Type Miscast: The Reasoning Behind Jury's $7.5 Million Punitive Award After Tragic Diabetes Misdiagnosis
This week's feature tells the story of a diabetic six-year-old girl who died after her doctor misdiagnosed her disease. A New York jury found the doctor, Arlene Mercado, 100 percent liable for the death. And on top of the $500,000 in damages awarded the girl's mother, the jury hit Mercado with a $7.5 million punitive fee.
The damages were intended as compensation--in this case, $400,000 for the girl's pain and suffering, and $100,000 for the family's future economic loss. The $7.5 million, however, was pure deterrent, a punishment that jurors calibrated in proportion to the outrageousness of the malpractice.
So what did jurors see and hear before deciding to make it that high?
Evidence of a cover-up.
Certainly, the basic facts of Mercado's misdiagnosis, as we detail in the story, played a part in pushing up the award. According to Mercado's notes, she treated the girl, Claudialee Gomez-Nicanor, as if she had type 2 diabetes--even though type 2 is very rare in children younger than 10.
If a six-year-old has diabetes, one expert testified, there's "99.99 percent" chance it's type 1. And while type 2 damages the body slowly, type 1 can kill a person if not properly treated.
Mercado missed, or misread, the signs, and Claudialee ended up in the hospital with a blood sugar level five times higher than normal. But while the doctor's mistake led to tragedy, nobody has questioned her intent.
Her actions over the next few months, however, were of a different strain.
Mercado admitted in court that, when she learned she was being subpoenaed, she threw away her written notes from Claudialee's visits. Before discarding them, though, she typed up copies for the court. At the bottom of those printed versions, beside her signature, she wrote the date of the corresponding appointment, not the date she actually signed the copy.
These copies served as the only record of Mercado's real-time thought process during Claudialee's treatment.
Judge Darrell Gavrin scolded Mercado for tossing the original notes.
"They should be preserved, and every doctor knows that they must preserve their notes, for six or seven years, even if they're scribble notes and nobody understands what they say except the doctor," Gavrin said at the trial. "And then to type up the report after and have one page, as was argued, and not the rest, that is why I found that punitive damages should be submitted to this jury."

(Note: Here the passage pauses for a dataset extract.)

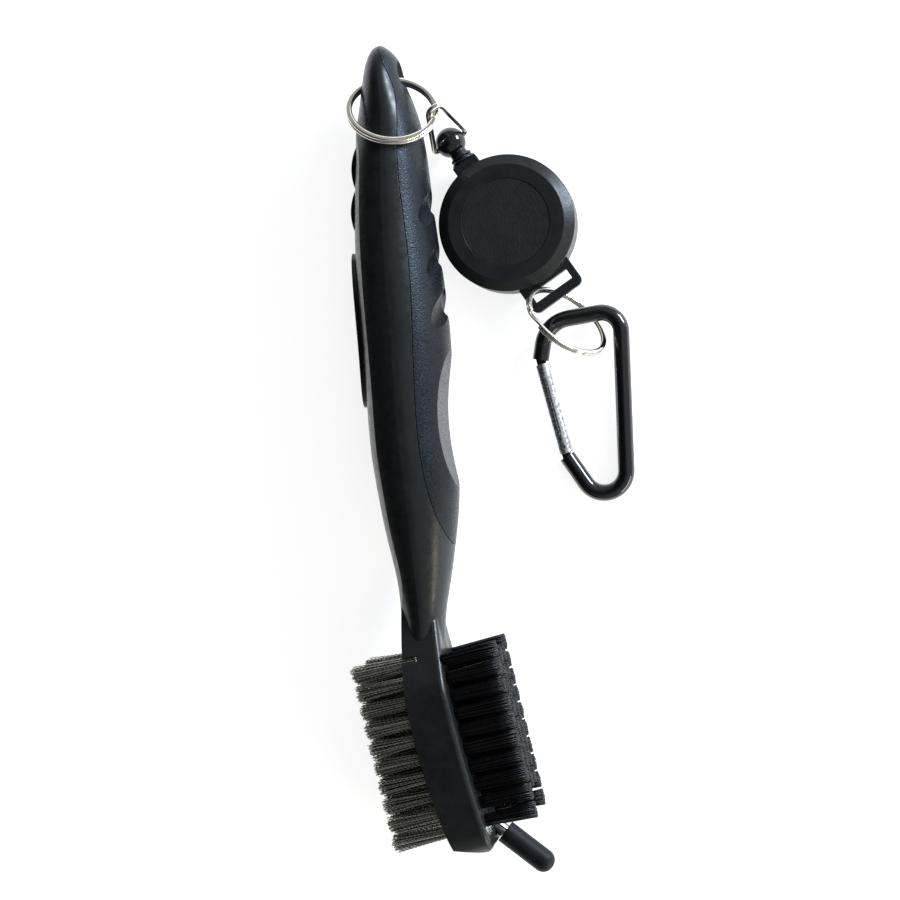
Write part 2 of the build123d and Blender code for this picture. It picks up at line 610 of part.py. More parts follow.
with BuildPart() as reel_spring:
    with BuildSketch(reel_plane(2.6)):
        with BuildLine():
            steps = 16 * SPRING_TURNS

            def spiral(step, offset):
                angle = 2 * pi * step / 16
                radius = SPRING_INNER + (SPRING_OUTER - SPRING_INNER) * step / steps + offset
                return radius * cos(angle), radius * sin(angle)

            inner = Spline([spiral(k, 0) for k in range(steps + 1)])
            outer = Spline([spiral(k, SPRING_THICK) for k in range(steps + 1)])
            Line(inner @ 0, outer @ 0)
            Line(inner @ 1, outer @ 1)
        make_face()
    extrude(amount=4.2)
finish(reel_spring, "reel_spring")

# the cord leaves the winding along a tangent, and bends once to the nozzle's line
cord_leave = WINDING_RADIUS + CORD_RADIUS
leave_turn = radians(CORD_LEAVE_TURN)
with BuildPart() as pull_cord:
    with BuildLine(reel_plane(REEL_MID)):
        route = FilletPolyline(
            (-cord_leave * sin(leave_turn), cord_leave * cos(leave_turn)),
            (-CORD_BEND_AT, 0),
            (-NOZZLE_REACH - CORD_IN_FERRULE, 0),
            radius=CORD_BEND,
        )
    with BuildSketch(Plane(origin=route @ 0, z_dir=route % 0)):
        Circle(CORD_RADIUS)
    sweep()
finish(pull_cord, "pull_cord")

# ---- carabiner ----------------------------------------------------------------------------------
CLIP_UP = Vector(0, -sin(radians(CLIP_TILT)), cos(radians(CLIP_TILT)))
clip_plane = Plane(origin=laid(CLIP_X, CLIP_Y, CLIP_LIFT), x_dir=(1, 0, 0), z_dir=CLIP_UP)
gate_plane = clip_plane.rotated((0, 0, GATE_LEAN))  # Y along the gate, from its pin to the nose


def along_gate(distance):
    """A plane across the gate, this far from its pin, facing the nose."""
    origin = gate_plane.from_local_coords(Vector(0, distance, 0))
    return Plane(origin=origin, x_dir=gate_plane.x_dir, z_dir=gate_plane.y_dir)


def gate_box(width, y_from, y_to, thick, mode=Mode.ADD, lift=0.0):
    with BuildSketch(gate_plane.offset(lift - thick / 2)) as face:
        with Locations((0, (y_from + y_to) / 2)):
            Rectangle(width, y_to - y_from)
    extrude(face.sketch, amount=thick, mode=mode)


with BuildPart() as carabiner_frame:
    with BuildLine(clip_plane):
        frame_line = FilletPolyline(*CLIP_ROUTE, radius=CLIP_BENDS)
    with BuildSketch(Plane(origin=frame_line @ 0, z_dir=frame_line % 0)):
        Circle(CLIP_WIRE)
    sweep()
    gate_box(TONGUE_WIDTH, -3.4, 0, TONGUE_THICK)
    with BuildSketch(gate_plane.offset(-TONGUE_THICK / 2)):
        Circle(TONGUE_WIDTH / 2)
    extrude(amount=TONGUE_THICK)
    with BuildSketch(gate_plane.offset(-3)):
        Circle(GATE_PIN_HOLE)
    extrude(amount=6, mode=Mode.SUBTRACT)
    gate_box(NOSE_TONGUE[0], GATE_LENGTH - NOSE_TONGUE[1] + 0.3, GATE_LENGTH + 2.2, NOSE_TONGUE[2])
finish(carabiner_frame, "carabiner_frame")

with BuildPart() as carabiner_gate:
    with BuildSketch(along_gate(-GATE_TAIL)):
        Circle(GATE_OUTER)
        Circle(GATE_INNER, mode=Mode.SUBTRACT)
    extrude(amount=GATE_LENGTH + GATE_TAIL)
    gate_box(6, -3, 1.5, EAR_GAP, Mode.SUBTRACT)
    gate_box(6, GATE_LENGTH - 1.9, GATE_LENGTH + 1, NOSE_TONGUE[2] + 0.3, Mode.SUBTRACT)
    gate_box(0.3, 3.0, GATE_LENGTH - 3.0, 2, Mode.SUBTRACT, lift=GATE_OUTER)
    with BuildSketch(gate_plane.offset(-3)):
        Circle(GATE_PIN_RADIUS)
    extrude(amount=6, mode=Mode.SUBTRACT)
finish(carabiner_gate, "carabiner_gate")

with BuildPart() as gate_pin:
    with BuildSketch(gate_plane.offset(-GATE_OUTER)):
        Circle(GATE_PIN_RADIUS)
    extrude(amount=2 * GATE_OUTER)
finish(gate_pin, "gate_pin")

with BuildPart() as gate_plunger:
    with BuildSketch(along_gate(1.6)):
        Circle(1.2)
    extrude(amount=1.6)
finish(gate_plunger, "gate_plunger")

with BuildPart() as gate_spring:
    with BuildLine():
        coil = Helix(
            pitch=0.9, height=5.4, radius=0.9, center=along_gate(3.5).origin, direction=gate_plane.y_dir
        )
    with BuildSketch(Plane(origin=coil @ 0, z_dir=coil % 0)):
        Circle(0.18)
    sweep(is_frenet=True)
finish(gate_spring, "gate_spring")

print("cord: one bend of radius", CORD_BEND, "mm in a cord", 2 * CORD_RADIUS, "mm thick")
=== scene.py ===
"""Looks of the club groove brush set: materials on the CAD parts, and finer pieces in their place.

The bristles, the two split rings and the pull-out cord are built here. Lengths are in metres, in the
frame of the CAD model: +Z up, and +Y towards the handle's tip. Only the sizes of a material's grain,
relief and rounded edges are given in millimetres.
"""

import math

import bmesh
import bpy
import numpy as np
from mathutils import Matrix, Vector


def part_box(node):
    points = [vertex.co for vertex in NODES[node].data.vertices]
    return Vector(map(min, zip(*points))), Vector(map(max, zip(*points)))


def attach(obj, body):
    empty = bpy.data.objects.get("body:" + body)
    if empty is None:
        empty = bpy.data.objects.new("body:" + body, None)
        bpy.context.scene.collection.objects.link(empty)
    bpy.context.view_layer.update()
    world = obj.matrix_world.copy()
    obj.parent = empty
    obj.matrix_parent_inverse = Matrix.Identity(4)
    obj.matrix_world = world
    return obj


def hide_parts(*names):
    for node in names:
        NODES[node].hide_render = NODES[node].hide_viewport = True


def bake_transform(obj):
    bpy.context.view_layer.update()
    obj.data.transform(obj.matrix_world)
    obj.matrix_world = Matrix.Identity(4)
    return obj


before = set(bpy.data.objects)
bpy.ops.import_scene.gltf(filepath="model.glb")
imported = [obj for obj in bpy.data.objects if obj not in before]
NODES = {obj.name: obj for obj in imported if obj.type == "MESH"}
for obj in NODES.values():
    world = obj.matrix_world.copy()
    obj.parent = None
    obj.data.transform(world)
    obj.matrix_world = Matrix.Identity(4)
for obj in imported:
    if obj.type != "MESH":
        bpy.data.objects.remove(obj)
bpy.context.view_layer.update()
MM = 0.001
GOLDEN_ANGLE = math.pi * (3 - math.sqrt(5))
NOISE_LOW, NOISE_HIGH = 0.35, 0.65  # most of a noise texture's values lie between these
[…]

There was a major discrepancy between what the typed notes showed and what Claudialee's mother, Irma Nicanor, said happened. Nicanor said that after her December 12 appointment, Mercado's office scheduled their next meeting for February 23, a month after Claudialee died.
On Mercado's typed notes for the December 12 visit, however, she wrote that she would repeat blood testing within 30 days, which would have been before Claudialee's death.
"The doctor put certain information in the chart to give the appearance that she had made a medical course for Claudialee that, if followed, would've prevented this whole tragic circumstance from occurring," Nicanor's lawyer, Paul Hayt, said.
But Nicanor had kept the appointment card from Mercado's office that confirmed her version of events.
"Had she not had that appointment card," said Hayt, "she would be to blame for her child's death. She would, because she would've been the neglectful mother who did not bring her child to that appointment."